Before The Sot-Weed Factor Barth published two novels, The Floating Opera (1956) and The End of the Road (1958). Both were in a conventional realistic mode that made The Sot-Weed Factors excesses a surprise. Barth saw earlier 20th-century modes of writing as having come to a conclusion, exemplified in the writing of Joyce and Kafka, and then in Beckett and Borges. With The Sot-Weed Factor, Barth returned to earlier novel forms, both in their structure and mannerisms as well as in the irony and imitation found in Miguel de Cervantes' Don Quixote and Fielding's Shamela.

==Reception and legacy==
Critics generally consider The Sot-Weed Factor to mark the beginning of a period in which Barth established himself at the forefront of American literary postmodernism. The works of this period become progressively more metafictional and fabulist. These critics see this period as lasting until LETTERS (1979), and it includes the essays on postmodernism "The Literature of Exhaustion" (1967) and "The Literature of Replenishment" (1980).

Time included it in its list of the 100 best English-language novels from 1923 to 2005, where Richard Lacayo called it "Dense, funny, endlessly inventive".

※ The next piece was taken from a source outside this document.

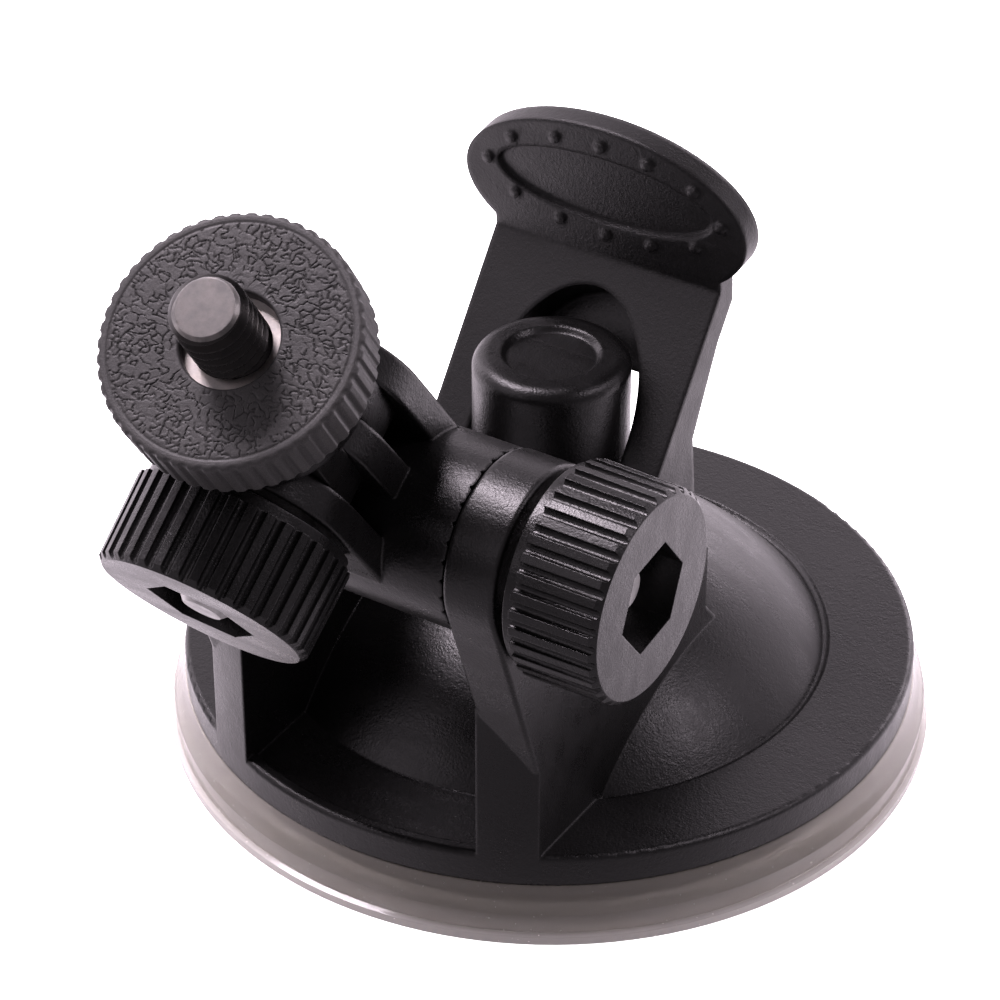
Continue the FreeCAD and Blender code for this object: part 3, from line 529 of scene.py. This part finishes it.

Harold Bloom included it in his Western Canon; James Wood in his list of best English-language novels since 1945.

A review in Kirkus Reviews compared The Sot-Weed Factor to the works of Rabelais, Boccaccio, Cervantes and Voltaire, but criticized some elements of the book as "pornography and scatology".

Edmund Fuller, writing in The New York Times gave the book a positive review, calling it "a brilliantly specialized performance, so monstrously long that reading it seemed nearly as laborious as writing it" and concluding "though it is not for all palates, it is possible that Barth's book may be cherished by its true audience for some time to come".

Postmodern author Thomas Pynchon includes in his novel Mason & Dixon several excerpts from a fictional poem, the Pennsylvaniad, a clear reference to The Sot-Weed Factors Marylandiad.

==Adaptation==
In March 2013, director Steven Soderbergh announced that he would make a 12-hour adaptation of The Sot-Weed Factor with James Greer writing the series adaptation.